-- What you are asked to do --
Below is a listing; copy all of it exactly.

-- Available data --
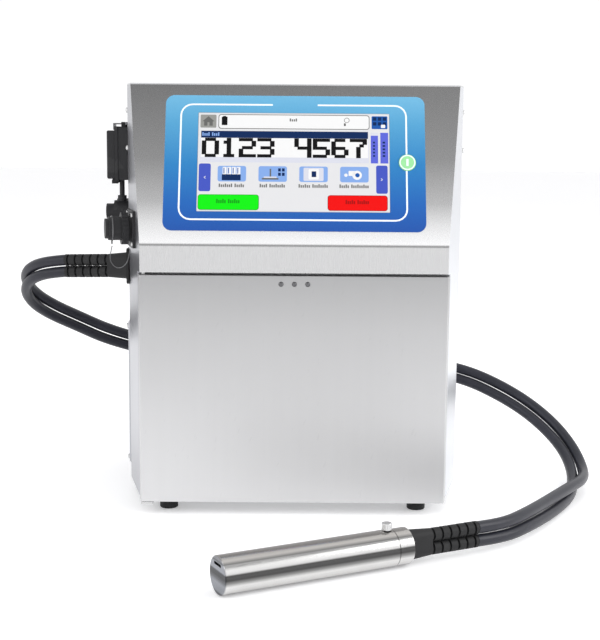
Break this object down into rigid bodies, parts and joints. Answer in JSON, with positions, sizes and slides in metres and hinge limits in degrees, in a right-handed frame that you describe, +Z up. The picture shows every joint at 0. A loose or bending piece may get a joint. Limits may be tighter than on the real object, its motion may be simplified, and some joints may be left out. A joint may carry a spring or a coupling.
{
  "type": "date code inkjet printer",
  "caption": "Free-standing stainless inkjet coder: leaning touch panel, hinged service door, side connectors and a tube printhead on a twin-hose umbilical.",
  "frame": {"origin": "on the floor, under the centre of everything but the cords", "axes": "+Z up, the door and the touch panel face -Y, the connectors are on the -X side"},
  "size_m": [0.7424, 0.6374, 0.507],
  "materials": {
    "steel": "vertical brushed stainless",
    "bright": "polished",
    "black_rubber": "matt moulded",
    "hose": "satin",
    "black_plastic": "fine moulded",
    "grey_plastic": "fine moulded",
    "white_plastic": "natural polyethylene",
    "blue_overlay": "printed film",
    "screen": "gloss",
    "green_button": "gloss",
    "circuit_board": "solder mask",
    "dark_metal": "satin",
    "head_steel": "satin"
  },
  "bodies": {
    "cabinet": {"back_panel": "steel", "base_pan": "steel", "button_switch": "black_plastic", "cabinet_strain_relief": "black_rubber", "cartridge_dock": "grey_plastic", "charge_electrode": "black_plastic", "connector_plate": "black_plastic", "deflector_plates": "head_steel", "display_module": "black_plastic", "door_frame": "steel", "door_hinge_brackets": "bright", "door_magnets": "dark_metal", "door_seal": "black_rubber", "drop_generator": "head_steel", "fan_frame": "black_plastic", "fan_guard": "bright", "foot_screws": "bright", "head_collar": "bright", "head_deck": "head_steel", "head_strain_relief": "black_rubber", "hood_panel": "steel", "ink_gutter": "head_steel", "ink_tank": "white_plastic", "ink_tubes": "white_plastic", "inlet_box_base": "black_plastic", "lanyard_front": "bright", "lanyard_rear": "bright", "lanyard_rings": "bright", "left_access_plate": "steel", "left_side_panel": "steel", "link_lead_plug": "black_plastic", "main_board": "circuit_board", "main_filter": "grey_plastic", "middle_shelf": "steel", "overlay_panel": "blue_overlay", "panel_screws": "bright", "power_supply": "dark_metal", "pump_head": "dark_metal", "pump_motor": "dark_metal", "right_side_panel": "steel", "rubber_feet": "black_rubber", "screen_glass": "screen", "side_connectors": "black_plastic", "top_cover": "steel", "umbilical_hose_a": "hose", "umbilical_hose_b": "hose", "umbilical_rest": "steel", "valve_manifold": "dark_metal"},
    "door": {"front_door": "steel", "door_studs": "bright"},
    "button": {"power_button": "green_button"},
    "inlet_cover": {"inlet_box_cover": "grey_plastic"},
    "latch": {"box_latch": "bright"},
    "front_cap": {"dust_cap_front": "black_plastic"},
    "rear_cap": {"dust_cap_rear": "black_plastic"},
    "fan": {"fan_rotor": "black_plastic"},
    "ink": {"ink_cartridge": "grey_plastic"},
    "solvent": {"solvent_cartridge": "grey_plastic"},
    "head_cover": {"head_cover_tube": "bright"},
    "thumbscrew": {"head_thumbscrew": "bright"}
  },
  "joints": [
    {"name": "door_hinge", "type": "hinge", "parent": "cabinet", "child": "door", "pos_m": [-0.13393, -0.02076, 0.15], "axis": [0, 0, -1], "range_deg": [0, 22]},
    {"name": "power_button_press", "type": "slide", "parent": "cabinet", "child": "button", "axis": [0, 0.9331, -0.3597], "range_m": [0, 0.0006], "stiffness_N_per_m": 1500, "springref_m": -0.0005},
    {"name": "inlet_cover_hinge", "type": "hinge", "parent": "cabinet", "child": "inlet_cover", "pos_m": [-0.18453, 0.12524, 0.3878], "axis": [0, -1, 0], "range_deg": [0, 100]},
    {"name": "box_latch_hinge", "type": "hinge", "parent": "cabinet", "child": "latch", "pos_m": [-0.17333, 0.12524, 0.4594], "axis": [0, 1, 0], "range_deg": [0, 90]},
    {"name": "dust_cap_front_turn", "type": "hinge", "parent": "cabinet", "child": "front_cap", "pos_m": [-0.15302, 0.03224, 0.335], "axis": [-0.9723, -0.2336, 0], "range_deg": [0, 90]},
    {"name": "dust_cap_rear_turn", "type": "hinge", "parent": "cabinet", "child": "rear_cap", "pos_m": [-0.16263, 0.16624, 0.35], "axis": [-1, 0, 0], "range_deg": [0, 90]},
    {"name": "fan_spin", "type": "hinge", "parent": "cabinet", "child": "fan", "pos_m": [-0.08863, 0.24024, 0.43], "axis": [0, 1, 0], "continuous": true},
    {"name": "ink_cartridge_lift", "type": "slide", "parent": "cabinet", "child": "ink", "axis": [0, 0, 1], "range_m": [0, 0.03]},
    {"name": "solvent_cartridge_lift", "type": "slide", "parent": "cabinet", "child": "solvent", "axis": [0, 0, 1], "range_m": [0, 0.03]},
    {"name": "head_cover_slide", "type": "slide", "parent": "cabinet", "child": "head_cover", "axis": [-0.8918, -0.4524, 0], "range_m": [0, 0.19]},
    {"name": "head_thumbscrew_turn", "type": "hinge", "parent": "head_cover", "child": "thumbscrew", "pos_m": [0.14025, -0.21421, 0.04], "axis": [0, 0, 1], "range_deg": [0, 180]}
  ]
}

-- Exercise solution --
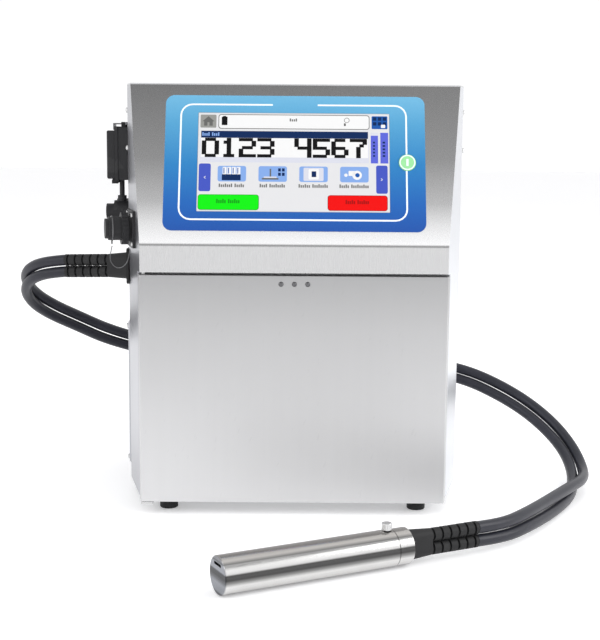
Break this object down into rigid bodies, parts and joints. Answer in JSON, with positions, sizes and slides in metres and hinge limits in degrees, in a right-handed frame that you describe, +Z up. The picture shows every joint at 0. A loose or bending piece may get a joint. Limits may be tighter than on the real object, its motion may be simplified, and some joints may be left out. A joint may carry a spring or a coupling.
{
  "type": "date code inkjet printer",
  "caption": "Free-standing stainless inkjet coder: leaning touch panel, hinged service door, side connectors and a tube printhead on a twin-hose umbilical.",
  "frame": {"origin": "on the floor, under the centre of everything but the cords", "axes": "+Z up, the door and the touch panel face -Y, the connectors are on the -X side"},
  "size_m": [0.7424, 0.6374, 0.507],
  "materials": {
    "steel": "vertical brushed stainless",
    "bright": "polished",
    "black_rubber": "matt moulded",
    "hose": "satin",
    "black_plastic": "fine moulded",
    "grey_plastic": "fine moulded",
    "white_plastic": "natural polyethylene",
    "blue_overlay": "printed film",
    "screen": "gloss",
    "green_button": "gloss",
    "circuit_board": "solder mask",
    "dark_metal": "satin",
    "head_steel": "satin"
  },
  "bodies": {
    "cabinet": {"back_panel": "steel", "base_pan": "steel", "button_switch": "black_plastic", "cabinet_strain_relief": "black_rubber", "cartridge_dock": "grey_plastic", "charge_electrode": "black_plastic", "connector_plate": "black_plastic", "deflector_plates": "head_steel", "display_module": "black_plastic", "door_frame": "steel", "door_hinge_brackets": "bright", "door_magnets": "dark_metal", "door_seal": "black_rubber", "drop_generator": "head_steel", "fan_frame": "black_plastic", "fan_guard": "bright", "foot_screws": "bright", "head_collar": "bright", "head_deck": "head_steel", "head_strain_relief": "black_rubber", "hood_panel": "steel", "ink_gutter": "head_steel", "ink_tank": "white_plastic", "ink_tubes": "white_plastic", "inlet_box_base": "black_plastic", "lanyard_front": "bright", "lanyard_rear": "bright", "lanyard_rings": "bright", "left_access_plate": "steel", "left_side_panel": "steel", "link_lead_plug": "black_plastic", "main_board": "circuit_board", "main_filter": "grey_plastic", "middle_shelf": "steel", "overlay_panel": "blue_overlay", "panel_screws": "bright", "power_supply": "dark_metal", "pump_head": "dark_metal", "pump_motor": "dark_metal", "right_side_panel": "steel", "rubber_feet": "black_rubber", "screen_glass": "screen", "side_connectors": "black_plastic", "top_cover": "steel", "umbilical_hose_a": "hose", "umbilical_hose_b": "hose", "umbilical_rest": "steel", "valve_manifold": "dark_metal"},
    "door": {"front_door": "steel", "door_studs": "bright"},
    "button": {"power_button": "green_button"},
    "inlet_cover": {"inlet_box_cover": "grey_plastic"},
    "latch": {"box_latch": "bright"},
    "front_cap": {"dust_cap_front": "black_plastic"},
    "rear_cap": {"dust_cap_rear": "black_plastic"},
    "fan": {"fan_rotor": "black_plastic"},
    "ink": {"ink_cartridge": "grey_plastic"},
    "solvent": {"solvent_cartridge": "grey_plastic"},
    "head_cover": {"head_cover_tube": "bright"},
    "thumbscrew": {"head_thumbscrew": "bright"}
  },
  "joints": [
    {"name": "door_hinge", "type": "hinge", "parent": "cabinet", "child": "door", "pos_m": [-0.13393, -0.02076, 0.15], "axis": [0, 0, -1], "range_deg": [0, 22]},
    {"name": "power_button_press", "type": "slide", "parent": "cabinet", "child": "button", "axis": [0, 0.9331, -0.3597], "range_m": [0, 0.0006], "stiffness_N_per_m": 1500, "springref_m": -0.0005},
    {"name": "inlet_cover_hinge", "type": "hinge", "parent": "cabinet", "child": "inlet_cover", "pos_m": [-0.18453, 0.12524, 0.3878], "axis": [0, -1, 0], "range_deg": [0, 100]},
    {"name": "box_latch_hinge", "type": "hinge", "parent": "cabinet", "child": "latch", "pos_m": [-0.17333, 0.12524, 0.4594], "axis": [0, 1, 0], "range_deg": [0, 90]},
    {"name": "dust_cap_front_turn", "type": "hinge", "parent": "cabinet", "child": "front_cap", "pos_m": [-0.15302, 0.03224, 0.335], "axis": [-0.9723, -0.2336, 0], "range_deg": [0, 90]},
    {"name": "dust_cap_rear_turn", "type": "hinge", "parent": "cabinet", "child": "rear_cap", "pos_m": [-0.16263, 0.16624, 0.35], "axis": [-1, 0, 0], "range_deg": [0, 90]},
    {"name": "fan_spin", "type": "hinge", "parent": "cabinet", "child": "fan", "pos_m": [-0.08863, 0.24024, 0.43], "axis": [0, 1, 0], "continuous": true},
    {"name": "ink_cartridge_lift", "type": "slide", "parent": "cabinet", "child": "ink", "axis": [0, 0, 1], "range_m": [0, 0.03]},
    {"name": "solvent_cartridge_lift", "type": "slide", "parent": "cabinet", "child": "solvent", "axis": [0, 0, 1], "range_m": [0, 0.03]},
    {"name": "head_cover_slide", "type": "slide", "parent": "cabinet", "child": "head_cover", "axis": [-0.8918, -0.4524, 0], "range_m": [0, 0.19]},
    {"name": "head_thumbscrew_turn", "type": "hinge", "parent": "head_cover", "child": "thumbscrew", "pos_m": [0.14025, -0.21421, 0.04], "axis": [0, 0, 1], "range_deg": [0, 180]}
  ]
}